+++ AVAILABLE DATA +++

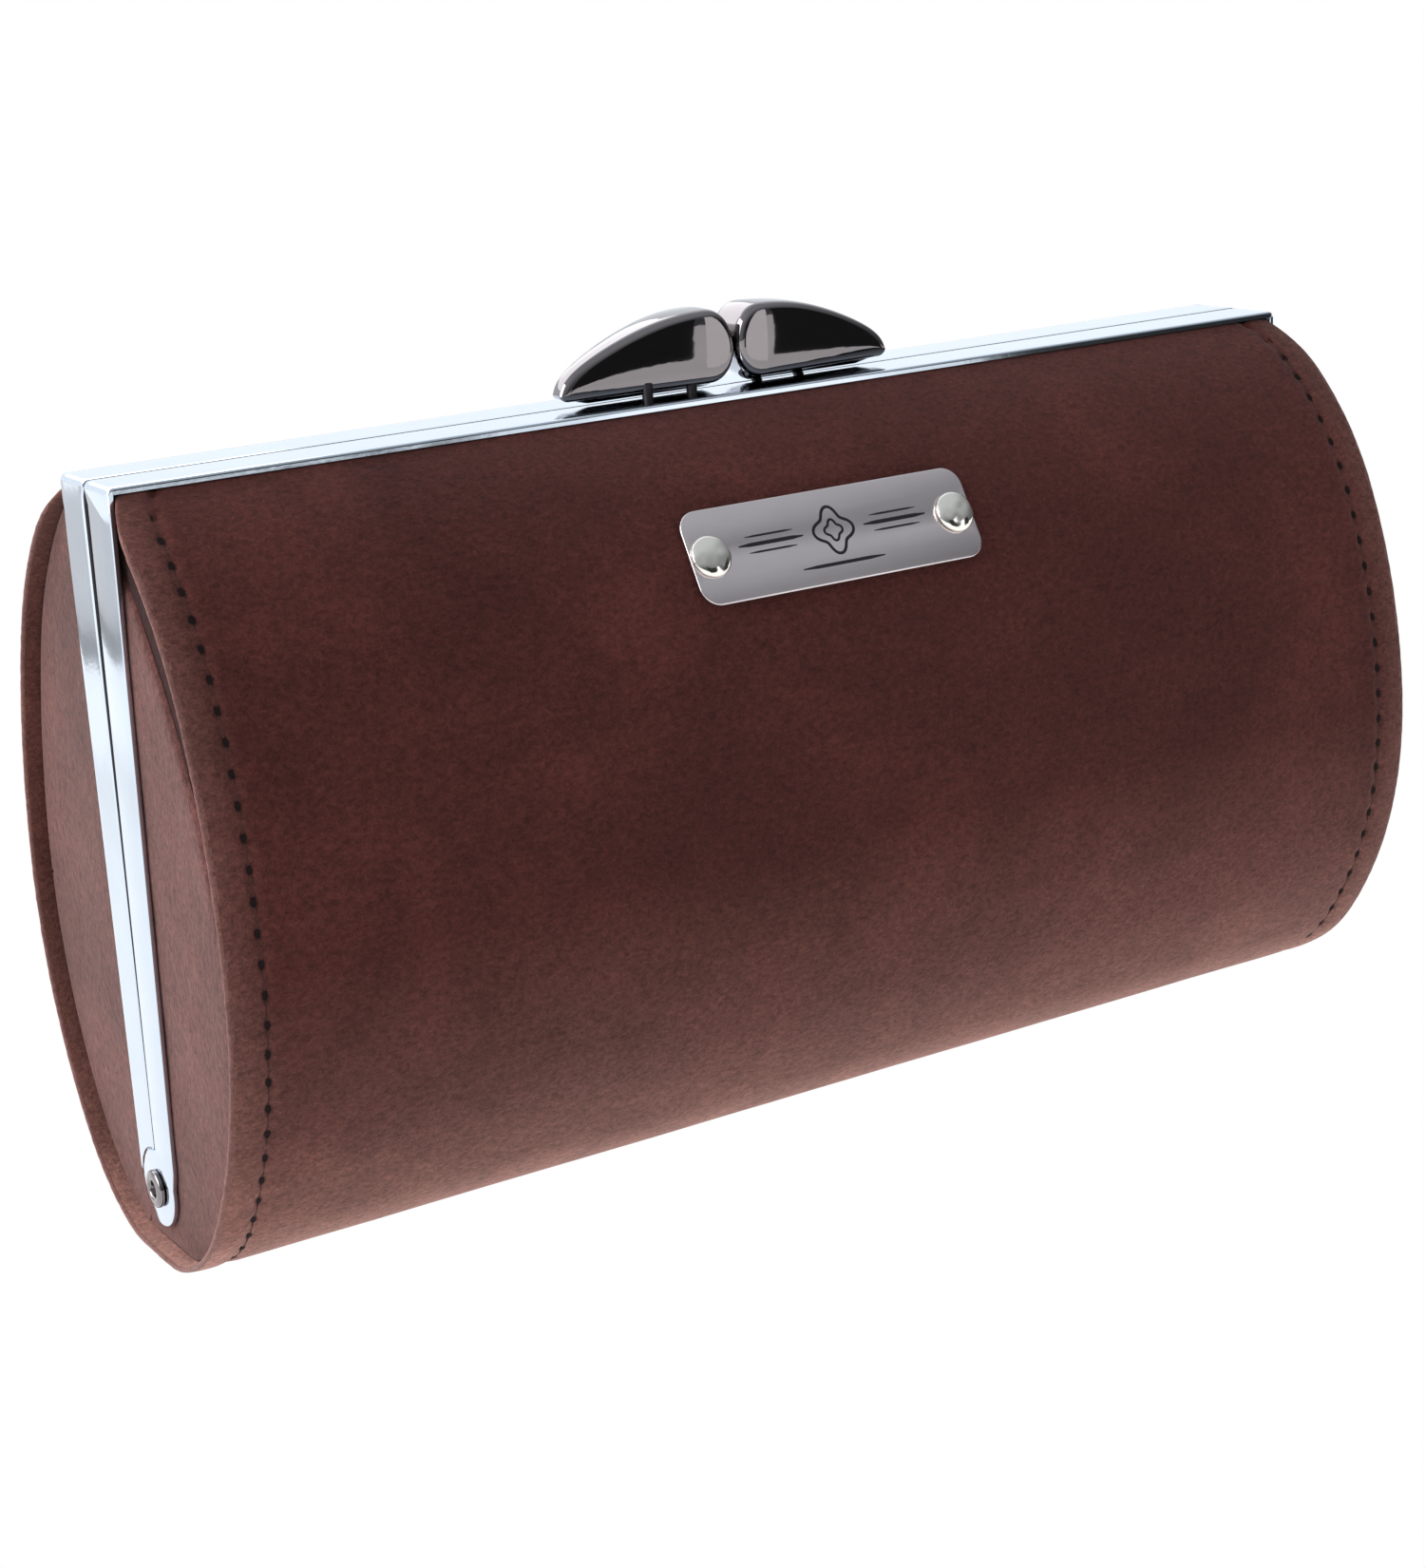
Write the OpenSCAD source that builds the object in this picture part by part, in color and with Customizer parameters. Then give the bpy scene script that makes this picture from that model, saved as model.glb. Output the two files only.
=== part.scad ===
// Suede-covered box case with a hinged metal frame and a kiss-lock clasp.
// Millimetres. +X is to the right along the case, the front faces -Y, +Z is up.
// The origin is the centre of the flat underside.

/* [Metal frame] */
// Length of the frame, outside the two arms
frame_len = 200; // [160:1:240]
// Half depth of the frame across its top bar
frame_half_top = 9.0; // [8.8:0.1:9.4]
// Half depth of the frame where the arms meet the hinge ears
frame_half_neck = 6.2; // [6:0.1:6.6]
// Sheet thickness of the frame
frame_t = 0.8; // [0.7:0.1:0.9]
// Depth of the flanges where the two frame halves meet
flange_depth = 5.2; // [4:0.1:6]
// Half width of the seam along the top bar and at the necks
seam_half = 0.15; // [0.1:0.05:0.25]
// Half width of the gap between the arms just below the top bar
arm_gap_half = 0.9; // [0.4:0.1:1]

/* [Hinge] */
// Height of the hinge axis above the underside
hinge_h = 10; // [9.5:0.1:10.5]
// Radius of the round ear on the front frame
ear_r = 5.5; // [5.4:0.1:5.8]
// Outer radius of the eyelet's barrel
eyelet_r = 1.7; // [1.5:0.1:1.9]
// Radius of the eyelet's through hole
eyelet_bore_r = 1.2; // [0.9:0.1:1.3]
// Radius of the eyelet's outer flange
eyelet_flange_r = 2.7; // [2.4:0.1:3]

/* [Case outline] */
// Radius of the shoulder below the frame
shoulder_r = 52; // [51:0.5:53]
// Radius of the belly above its widest point
belly_r = 97; // [96:0.5:98]
// Radius of the flank below the widest point
flank_r = 62.5; // [62:0.5:63]
// Radius of the rounded bottom
bottom_r = 30; // [30:0.5:31]
// How much of the rounded bottom the flat underside cuts off
base_cut = 0.8; // [0.6:0.1:1]

/* [Covering] */
// How far the suede cover stands out past each frame arm
cover_overhang = 1.3; // [1:0.1:2]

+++

BRIEF:
Exactly repeat the lines running from the top of the listing to the line bearing "arm_gap_half = 0.9; // [0.4:0.1:1]", both of those lines included, and only them.

FULL SOLUTION:
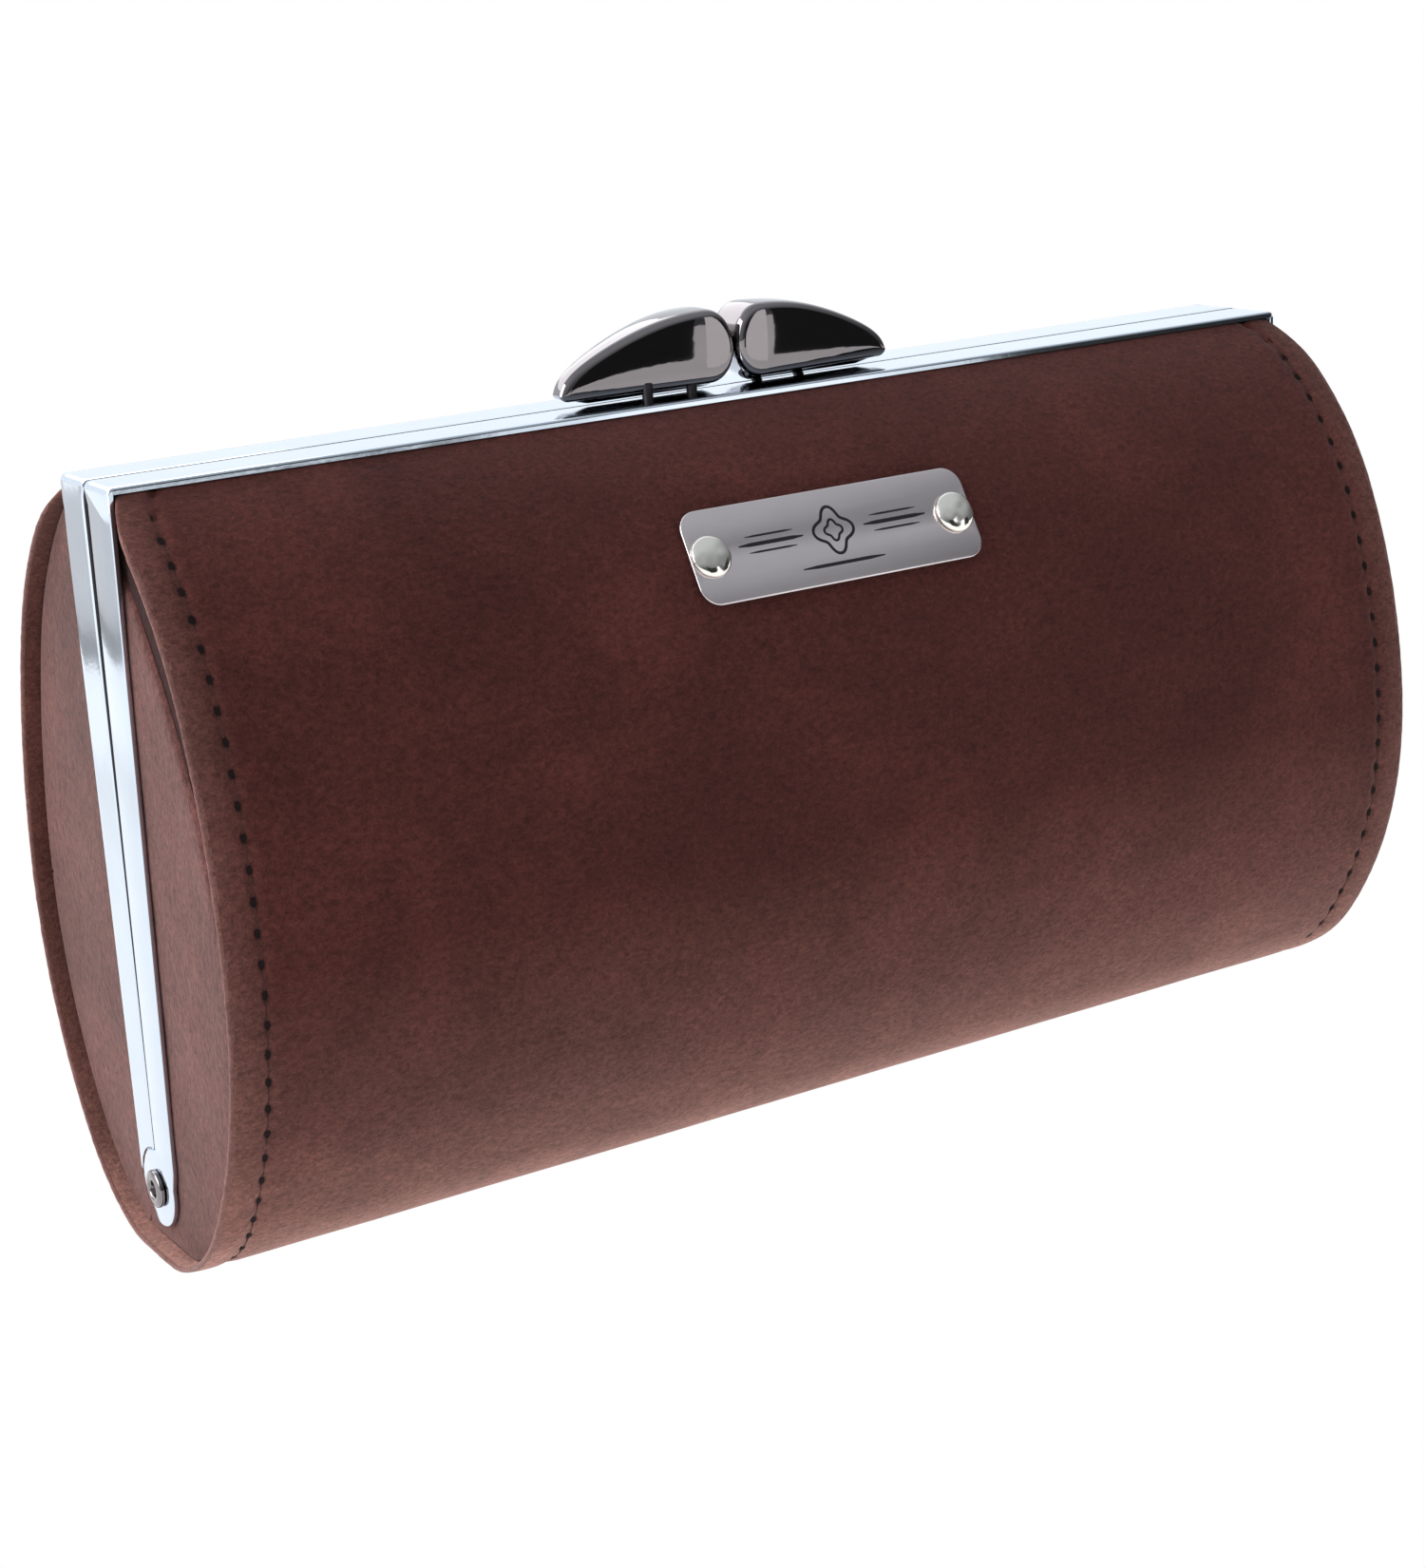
Write the OpenSCAD source that builds the object in this picture part by part, in color and with Customizer parameters. Then give the bpy scene script that makes this picture from that model, saved as model.glb. Output the two files only.
=== part.scad ===
// Suede-covered box case with a hinged metal frame and a kiss-lock clasp.
// Millimetres. +X is to the right along the case, the front faces -Y, +Z is up.
// The origin is the centre of the flat underside.

/* [Metal frame] */
// Length of the frame, outside the two arms
frame_len = 200; // [160:1:240]
// Half depth of the frame across its top bar
frame_half_top = 9.0; // [8.8:0.1:9.4]
// Half depth of the frame where the arms meet the hinge ears
frame_half_neck = 6.2; // [6:0.1:6.6]
// Sheet thickness of the frame
frame_t = 0.8; // [0.7:0.1:0.9]
// Depth of the flanges where the two frame halves meet
flange_depth = 5.2; // [4:0.1:6]
// Half width of the seam along the top bar and at the necks
seam_half = 0.15; // [0.1:0.05:0.25]
// Half width of the gap between the arms just below the top bar
arm_gap_half = 0.9; // [0.4:0.1:1]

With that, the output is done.